HEAT oven to 400 degrees F.

MIX the breadcrumbs, rosemary, 1/2 teaspoon salt, 1/4 teaspoon pepper, and 3 tablespoons of the oil in a large bowl.  Add the shrimp and toss to coat. Transfer shrimp and any excess crumbs to a baking sheet.

Bake until the shrimp are cooked through and the bread crumbs are crispy, 10 to 12 minutes.

HEAT the remaining oil in a medium skillet over medium-high heat.  Add the garlic and cook, stirring, for 30 seconds.  Add the beans, 1/4 cup water, 1/4 teaspoon salt and 1/4 teaspoon pepper.  Cook until heated through, about 2 minutes.  Remove from heat, add the arugula (or red leaf lettuce) and toss to combine.

DIVIDE the beans among individual plates and serve with the shrimp.  Sprinkle any bread crumbs from the pan over the top. (I served the beans/greens combination in one bowl and the shrimp from a platter…we do it family style in my house). 

The verdict? Easy, fast (20 minutes after 45 f-ing minutes dealing with the shrimp process) and delish.  Likely to become a staple in my very limited dinner repertoire.

{I promise to take pictures next time, but it was all gone before I remembered…}

Recipe credit: Real Simple, March 2008

Every year, just as December comes to a close, the weight of the month’s gift-buying and grocery-shopping and last-minute-thing-before-the-party-starts-/family-arrives-/school-ends-acquiring begins to crush me.  My heart palpitates, I breathe faster, I can’t sleep, and I feel totally out of control.  What’s strange about this is that during the other eleven months of the year, I am a complete and total spendthrift.  Ok, maybe not a spendthrift (as I quickly check Wikipedia, I would not define myself as a person who is “extravagant and recklessly wasteful”), but I am an excellent shopper.  I am someone who not only enjoys the act, but is really, really good at it.  I find great deals.  I adorn myself and my husband and our children and our home with beautiful, high-quality goodies that have not cost us an arm and a leg.  But it’s this time each year that I start to feel it’s all too much.  Too much money, too much stuff, too much time.

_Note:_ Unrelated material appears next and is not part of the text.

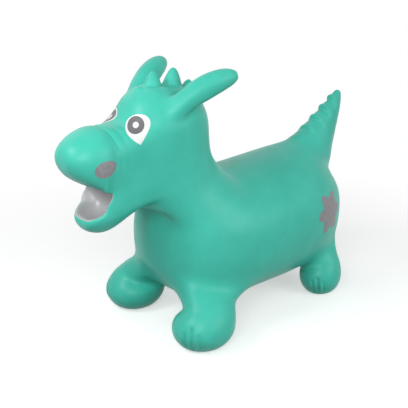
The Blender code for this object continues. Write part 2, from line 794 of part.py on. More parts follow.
def painted(name, skin, zone, surface, place, facing, side, outline, look, layer=0, hole_share=0):
    """A thin film that lies parallel to the skin, trimmed to an outline seen from straight ahead."""
    axes = frame_at(facing, side)
    outward = axes[0]
    start = place + outward * HEAD_HALF_LENGTH
    centre = surface.ray_cast(start, -outward)[0]
    turns = [2 * pi * spoke / PAINT_SPOKES for spoke in range(PAINT_SPOKES)]
    reach = max(Vector(outline(turn)).length for turn in turns) + PAINT_MARGIN
    faces = []
    for face in zone_faces(skin, {zone}):
        if face.normal.dot(outward) > 0 and (face.center - centre).length < reach:
            faces.append(face)
    low = CLEARANCE + layer * (PAINT + CLEARANCE)
    film = add_solid(name, patch_layer(skin, faces, low, low + PAINT, 0), look)
    cutter = add_solid(f"{name}_outline", outline_prism(centre, axes, outline, hole_share, reach), look)
    add_modifier_solid(film, "INTERSECT", cutter)


def eye_outline(turn):
    """A drop with its point down and a little to the rear."""
    wide = sin(turn) * sin(turn / 2) / EYE_POINT_SHARE
    lean = EYE_LEAN_SHARES[0 if cos(turn) > 0 else 1] * cos(turn) ** 2
    return EYE_HALF_WIDTH * (wide + lean), -EYE_HALF_HEIGHT * cos(turn)


def nostril_outline(turn):
    return NOSTRIL_HALF_WIDTH * cos(turn), NOSTRIL_HALF_HEIGHT * sin(turn)


def mark_outline(turn):
    radius = MARK_RADIUS - MARK_PETAL_DEPTH * (1 - cos(MARK_PETALS * turn)) / 2
    return radius * cos(turn), radius * sin(turn)


def ring_outline(turn):
    return RING_RADIUS * cos(turn), RING_RADIUS * sin(turn)


def surface_of(mesh):
    places = [vertex.co for vertex in mesh.vertices]
    return BVHTree.FromPolygons(places, [tuple(face.vertices) for face in mesh.polygons])


def add_skin(skin, surface, look):
    body = skin_piece("torso_skin", skin, zone_faces(skin, {BODY}), look)
    head = skin_piece("head_skin", skin, zone_faces(skin, {HEAD, MOUTH}), look)
    for index, share in enumerate(SPIKE_SHARES):
        bump = add_solid(f"spike_{index}", spike(surface, *share), look)
        add_modifier_solid(head, "UNION", bump)

    first, second = HORN_RING_SHARES[0][0], HORN_RING_SHARES[HORN_BAND_ROWS][0]
    for name, side in (("left", 1), ("right", -1)):
        place = HORN_ROOT.lerp(HORN_TIP, (first + second) / 2)
        pivot = Vector((place.x * side, place.y, place.z))
        skin_piece(f"{name}_horn_band", skin, zone_faces(skin, {HORN_BAND}, side), look)
        skin_piece(f"{name}_horn", skin, zone_faces(skin, {HORN}, side), look, pivot)

    band = skin_piece("tail_band", skin, zone_faces(skin, {TAIL_BAND}), look)
    front, back = tail_edges(*TAIL_RING_SHARES[1][:3])
    tail = skin_piece("tail", skin, zone_faces(skin, {TAIL}), look, (front + back) / 2)
    for index, place in enumerate(SCALE_PLACE_SHARES):
        ridge = add_solid(f"scale_{index}", tail_scale(place), look)
        add_modifier_solid(tail if place > TAIL_RING_SHARES[2][0] else band, "UNION", ridge)

    for end, rear in (("front", False), ("rear", True)):
        for name, side in (("left", 1), ("right", -1)):
            skin_piece(f"{end}_{name}_leg", skin, zone_faces(skin, {LEG}, side, rear), look)
            skin_piece(f"{end}_{name}_foot", skin, zone_faces(skin, {FOOT}, side, rear), look)
    return body


def add_valve(body, surface, look):
    """The seat fills a hole in the belly. The plug goes up the seat and its head closes over the flange."""
    belly_z = surface.ray_cast(Vector((0, VALVE_Y, 0)), Vector((0, 0, 1)))[0].z
    hole_radius = SEAT_RADIUS + CLEARANCE
    bore_radius = PLUG_RADIUS + CLEARANCE
    hole = add_solid(
        "valve_hole",
        turned(
            (
                (0, belly_z - CUT_OVERRUN),
                (hole_radius, belly_z - CUT_OVERRUN),
                (hole_radius, belly_z + WALL + CUT_OVERRUN),
                (0, belly_z + WALL + CUT_OVERRUN),
            ),
            VALVE_Y,
            TURNED_STEPS,
        ),
        look,
    )
    add_modifier_solid(body, "DIFFERENCE", hole)
    flange_top = belly_z - CLEARANCE
    flange_bottom = flange_top - SEAT_FLANGE
    seat_top = flange_bottom + SEAT_DEPTH
    seat = turned(
        (
            (bore_radius, flange_bottom),
            (SEAT_FLANGE_RADIUS, flange_bottom),
            (SEAT_FLANGE_RADIUS, flange_top),
            (SEAT_RADIUS, flange_top),
            (SEAT_RADIUS, seat_top),
            (bore_radius, seat_top),
        ),
        VALVE_Y,
        TURNED_STEPS,
    )
    add_solid("valve_seat", seat, look)
    head_top = flange_bottom - CLEARANCE
    plug = turned(
        (
            (0, head_top - PLUG_HEAD),
            (PLUG_HEAD_RADIUS, head_top - PLUG_HEAD),
            (PLUG_HEAD_RADIUS, head_top),
            (PLUG_RADIUS, head_top),
            (PLUG_RADIUS, head_top + PLUG_DEPTH),
            (0, head_top + PLUG_DEPTH),
        ),
        VALVE_Y,
        TURNED_STEPS,
    )
    add_solid("valve_plug", plug, look, Vector((0, VALVE_Y, head_top)))


def add_paint(skin, surface, silver, grey, white):
    lining = patch_layer(skin, zone_faces(skin, {MOUTH}), CLEARANCE, CLEARANCE + PAINT, CLEARANCE)
    add_solid("mouth_lining", lining, silver)
    for name, side in (("left", 1), ("right", -1)):
        mirrored = Vector((side, 1, 1))
        across, ahead, up = EYE_PLACE_SHARES
        eye = Vector(
            (across * HEAD_HALF_WIDTH, HEAD_SET_BACK - ahead * HEAD_HALF_LENGTH, NECK_Z + up * HEAD_HEIGHT)
        )
        eye *= mirrored
        nostril = muzzle_place(*NOSTRIL_PLACE_SHARES) * mirrored
        across, along, up = MARK_PLACE_SHARES
        mark = Vector((across * BODY_HALF_WIDTH, along * BODY_LENGTH, BODY_AXIS_Z + up * BODY_RISE))
        mark *= mirrored

        _, eye_rear, eye_up = frame_at(EYE_FACING_SHARES, side)
        rearward, upward = RING_PLACE_SHARES
        ring = eye + eye_rear * rearward * EYE_HALF_WIDTH + eye_up * upward * EYE_HALF_HEIGHT
        eye_look = (skin, HEAD, surface, eye, EYE_FACING_SHARES, side, eye_outline, white)
        ring_look = (skin, HEAD, surface, ring, EYE_FACING_SHARES, side, ring_outline, grey)
        nostril_look = (skin, HEAD, surface, nostril, NOSTRIL_FACING_SHARES, side, nostril_outline, grey)
        mark_look = (skin, BODY, surface, mark, MARK_FACING_SHARES, side, mark_outline, grey)
        painted(f"{name}_eye_white", *eye_look)
        painted(f"{name}_eye_ring", *ring_look, layer=1, hole_share=RING_HOLE_RADIUS / RING_RADIUS)
        painted(f"{name}_nostril", *nostril_look)
        painted(f"{name}_rump_mark", *mark_look)


def centre_on_origin(skin):
    """Moves everything along Y, so that the origin lies under the middle of the toy."""
    places = [vertex.co.y for vertex in skin.vertices]
    middle = (min(places) + max(places)) / 2
    for thing in bpy.data.objects:
        thing.location.y -= middle


def main():
    for thing in list(bpy.data.objects):
        bpy.data.objects.remove(thing)
    teal = material("teal_vinyl", TEAL, VINYL_ROUGHNESS)
    silver = material("silver_paint", SILVER, SILVER_ROUGHNESS, SILVER_METALLIC)
    grey = material("grey_paint", GREY, PAINT_ROUGHNESS)
    white = material("white_paint", WHITE, PAINT_ROUGHNESS)
    natural = material("natural_vinyl", NATURAL, VINYL_ROUGHNESS)
    skin = smooth_skin(SMOOTH_LEVELS)
    surface = surface_of(skin)
    body = add_skin(skin, surface, teal)
    add_valve(body, surface, natural)
    add_paint(skin, surface, silver, grey, white)
    centre_on_origin(skin)
    bpy.data.meshes.remove(skin)


main()
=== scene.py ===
"""Bouncy ride-on animal: fine detail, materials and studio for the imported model."""

from math import cos, pi, radians, sin

import bmesh
import bpy
import numpy as np
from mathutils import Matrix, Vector
from mathutils.bvhtree import BVHTree


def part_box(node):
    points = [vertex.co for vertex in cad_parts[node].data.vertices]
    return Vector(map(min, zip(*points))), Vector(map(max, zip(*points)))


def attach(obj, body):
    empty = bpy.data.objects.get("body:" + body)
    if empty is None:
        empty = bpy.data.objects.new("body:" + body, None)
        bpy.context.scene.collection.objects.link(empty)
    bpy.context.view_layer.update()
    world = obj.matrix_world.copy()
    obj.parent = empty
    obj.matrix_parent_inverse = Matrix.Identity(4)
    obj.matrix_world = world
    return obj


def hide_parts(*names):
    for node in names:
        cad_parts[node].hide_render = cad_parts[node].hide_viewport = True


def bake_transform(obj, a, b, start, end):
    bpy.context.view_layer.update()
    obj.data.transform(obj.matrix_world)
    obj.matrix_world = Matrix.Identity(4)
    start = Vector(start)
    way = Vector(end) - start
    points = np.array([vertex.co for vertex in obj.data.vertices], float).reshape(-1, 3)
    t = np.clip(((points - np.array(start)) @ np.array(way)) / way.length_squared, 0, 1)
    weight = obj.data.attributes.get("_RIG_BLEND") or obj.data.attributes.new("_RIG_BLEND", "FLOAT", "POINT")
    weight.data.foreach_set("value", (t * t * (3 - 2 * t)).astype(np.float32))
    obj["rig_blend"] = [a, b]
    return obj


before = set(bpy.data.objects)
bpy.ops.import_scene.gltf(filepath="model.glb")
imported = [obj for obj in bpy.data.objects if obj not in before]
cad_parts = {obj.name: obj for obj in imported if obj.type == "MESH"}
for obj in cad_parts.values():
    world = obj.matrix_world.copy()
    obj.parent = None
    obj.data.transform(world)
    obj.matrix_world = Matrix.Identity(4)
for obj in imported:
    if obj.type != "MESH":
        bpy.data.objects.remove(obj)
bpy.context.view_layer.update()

# Body: a long barrel, nearly round, with fuller lower corners
BODY_LENGTH = 0.394
BODY_HALF_WIDTH = 0.118
BODY_RISE = 0.106
BODY_DROP = 0.112
BELLY_HEIGHT = 0.038
BODY_AXIS_Z = BELLY_HEIGHT + BODY_DROP
BODY_TOP_Z = BODY_AXIS_Z + BODY_RISE
BODY_END_BULGE = 0.008
BODY_RISE_ROUNDNESS = 0.92
BODY_DROP_ROUNDNESS = 0.72
BODY_RING_ANGLES = (0, 28, 60, 82, 101, 120, 139, 159, 180)
# Along the body, then half width, rise and drop
BODY_RING_SHARES = (
    (0.000, 0.305, 0.300, 0.390),
    (0.038, 0.620, 0.640, 0.680),
    (0.117, 0.847, 0.877, 0.893),
    (0.226, 0.958, 0.934, 0.964),
    (0.340, 0.992, 0.920, 0.991),
    (0.467, 1.000, 0.930, 1.000),
    (0.589, 1.000, 0.960, 1.000),
    (0.708, 0.980, 0.995, 0.980),
    (0.822, 0.895, 0.965, 0.930),
    (0.929, 0.720, 0.760, 0.825),
    (1.000, 0.435, 0.400, 0.535),
)

# Head and neck: rings that lean forward at the throat and lie level at the crown
HEAD_SET_BACK = 0.027
NECK_SINK = 0.022
NECK_Z = BODY_TOP_Z - NECK_SINK
HEAD_HEIGHT = 0.163
CROWN_Z = NECK_Z + HEAD_HEIGHT
HEAD_HALF_WIDTH = 0.070
HEAD_HALF_LENGTH = 0.078
HEAD_SIDE_POINTS = 8
# Set back, height, half width, half length, forward lean in degrees, roundness of the front half
HEAD_RING_SHARES = (
    (0.346, 0.000, 1.114, 1.051, 106, 1.00),
    (0.115, 0.155, 1.014, 1.000, 107, 1.00),
    (0.038, 0.333, 0.986, 0.987, 102, 0.95),
    (0.000, 0.521, 0.986, 1.000, 96, 0.86),
    (0.000, 0.712, 0.980, 0.970, 92, 0.80),
    (0.013, 0.908, 0.740, 0.800, 85, 0.86),
    (0.050, 1.000, 0.386, 0.460, 84, 0.95),
)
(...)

I think the rest of my family has it right.  Thrifty, parsimonious, penny-pinching — whatever you call it, it runs like blood through my family’s veins. My father, a lifelong academic adminstrator, allowed himself a $10 a week allowance even after he became the headmaster of an independent school in Manhattan.  My mother, who returned to public health nursing after raising three kiddos, never even allowed us to get refills on our soft drinks (back in the days before they were free) during our thrice-yearly outings to the Ground Round (dinner out for birthdays only).  Even my youngest brother, as early as I can remember, socked away his hard-earned (or found) coins in a giant traffic meter bank until one day he had enough money to buy a complete drum set.  No joke.

But somewhere along the way, the art of living an economical life skipped a member of the Moses family (maybe that’s why I found my CPA husband Dave, who serves as my frugal proxy), and I became known as The Shopper in the family, swimming through the flood of teasing that has accompanied that title ever since working my first retail stint at Talbots in the late 80s.

But here’s the thing, although I’ve enjoyed my years of shopping…my expertise as it’s come to be…I think it’s keeping me from the things I’m really supposed to be doing.  I think, beyond the obvious benefits of cutting the shopping cord (saving more money being the primary one), I’m going to discover talents I didn’t even know I had (or that I think I might have, but don’t attend to properly).

So, before that bone-crushing weight I was describing earlier starts to lighten, here’s my plan.  In 2010, I pledge to shift my focus toward creation and away from consumption.  I have piles THISBIG of recipes, craft ideas and books ready to be attacked.  I have a re-found interest in running after training for a 4-mile race this past Thanksgiving.  I have always wanted to make-like-ProjectRunway and sew myself a little shift dress (and I even have the sewing machine at the ready).  I’m writing a memoir (no, not about my shopping self) and need to dedicate more time to finishing my pages. 

To help me with my little project, I’ve set some simple goals for myself that I will report on regularly:

Make More: Create a piece of art or craft at least once a month

Cook More: Try one new recipe a week

Sew More: Complete at least one garment for myself by the end of the year

Read More: Limit screen time (computer included) and read one book a month 

Write More: Spend at least three hours a week writing (and I don’t mean blogging)

Exercise More: Run a 10K by the end of the year

Try More: Learn to ski (yes, this lifelong New Englander has never stepped foot on a pair of skis)

And generally, Buy Less: Buy essentials online (the best way to limit in-store browsing is not to walk in); be creative with what’s already in the kitchen (“Cook More” should help this); think through EVERY purchase and be honest about whether it’s a want-to-buy or a need-to-buy; use time with my boys creatively and if possible, don’t schlep them on errands which always ends up with purchasing unnecessary things just to make the trip fast or pleasant.

(On a side note, some of these goals may seem less than ambitious, but between working as a higher ed administrator three days a week and being a full-time mom the remaining four, this is just about all I think I can handle.)

So this is me, coming clean, blogging along the way for everyone to see and to keep me honest.